Not exactly sure how voicing support for the SW LRT is forcing you to live by my beliefs, but I'm pretty excited about it. So lets get started and see if we can't straighten you and your buddy Daryl out. First, you two can calm down. Second, you should realize that no matter how many CAPITAL LETTERS you use, it won't make you sound MORE IMPORTANT. Third, you need to stop labeling people. A single point on an issue does not a political party make. Fourth, try and be more polite. Fifth, you two guys need to relax. I'm sensing a lot of stress here. Lastly, try to limit the superlatives. Talking in absolutes is a terrible way to maintain conversations. It removes the opportunity to have a constructive discourse. I hope you two guys have a great night.
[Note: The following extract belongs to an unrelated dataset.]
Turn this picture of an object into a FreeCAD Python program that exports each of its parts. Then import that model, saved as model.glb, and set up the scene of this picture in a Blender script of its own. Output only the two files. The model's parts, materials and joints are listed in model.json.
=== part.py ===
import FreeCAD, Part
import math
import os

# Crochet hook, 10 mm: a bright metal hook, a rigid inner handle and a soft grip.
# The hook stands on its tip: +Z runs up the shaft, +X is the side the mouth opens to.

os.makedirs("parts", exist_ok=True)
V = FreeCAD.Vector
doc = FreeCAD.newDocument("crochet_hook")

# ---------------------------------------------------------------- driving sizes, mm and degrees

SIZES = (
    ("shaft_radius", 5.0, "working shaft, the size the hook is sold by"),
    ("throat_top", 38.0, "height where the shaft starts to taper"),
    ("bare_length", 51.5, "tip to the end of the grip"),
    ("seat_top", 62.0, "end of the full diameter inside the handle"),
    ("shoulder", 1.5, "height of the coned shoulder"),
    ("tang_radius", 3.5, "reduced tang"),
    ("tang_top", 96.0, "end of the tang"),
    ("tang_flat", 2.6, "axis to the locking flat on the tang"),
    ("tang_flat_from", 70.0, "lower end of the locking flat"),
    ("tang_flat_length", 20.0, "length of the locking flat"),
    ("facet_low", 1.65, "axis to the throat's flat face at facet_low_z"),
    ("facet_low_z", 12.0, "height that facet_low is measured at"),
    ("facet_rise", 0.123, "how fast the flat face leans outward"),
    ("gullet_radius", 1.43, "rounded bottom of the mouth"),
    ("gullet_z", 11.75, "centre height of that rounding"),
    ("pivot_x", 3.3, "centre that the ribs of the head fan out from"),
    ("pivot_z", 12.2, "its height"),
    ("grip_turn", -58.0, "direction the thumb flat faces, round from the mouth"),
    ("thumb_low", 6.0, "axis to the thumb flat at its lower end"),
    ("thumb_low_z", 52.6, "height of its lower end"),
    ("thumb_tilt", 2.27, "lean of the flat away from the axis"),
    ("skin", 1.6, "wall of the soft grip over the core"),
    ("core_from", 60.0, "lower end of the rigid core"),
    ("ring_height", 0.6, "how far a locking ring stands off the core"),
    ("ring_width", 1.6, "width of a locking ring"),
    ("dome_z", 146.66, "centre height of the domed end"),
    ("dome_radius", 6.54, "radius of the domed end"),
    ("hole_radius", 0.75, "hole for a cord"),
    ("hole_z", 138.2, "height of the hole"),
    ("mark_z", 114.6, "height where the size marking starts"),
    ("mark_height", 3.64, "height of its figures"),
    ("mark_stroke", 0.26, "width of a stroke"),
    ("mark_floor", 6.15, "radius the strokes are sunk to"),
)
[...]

I said I was dubious about the price of the rail as in it sounds very high, but I haven't dug deep into the numbers and there are no official bids on the building of the line, that I know of yet. I am however very much in favor of expanding the mass transit options to include rail for the twin cities. Dividends do come in many forms, insisting that the ticket fare for LR must on it's own meet and or exceed the costs of running the line, makes me wonder if you think that we should have to pay a toll each time we use a public roadway to directly recoup the costs of building and maintaining it? Do you? I also concede that other municipalities may have failed in their implementation of rail, but I think that is due to poor execution and _not_ because rail is an inherently flawed form of transit. Rail is a effective when it is used in a very precise way and in conjunction with other forms of mass transit.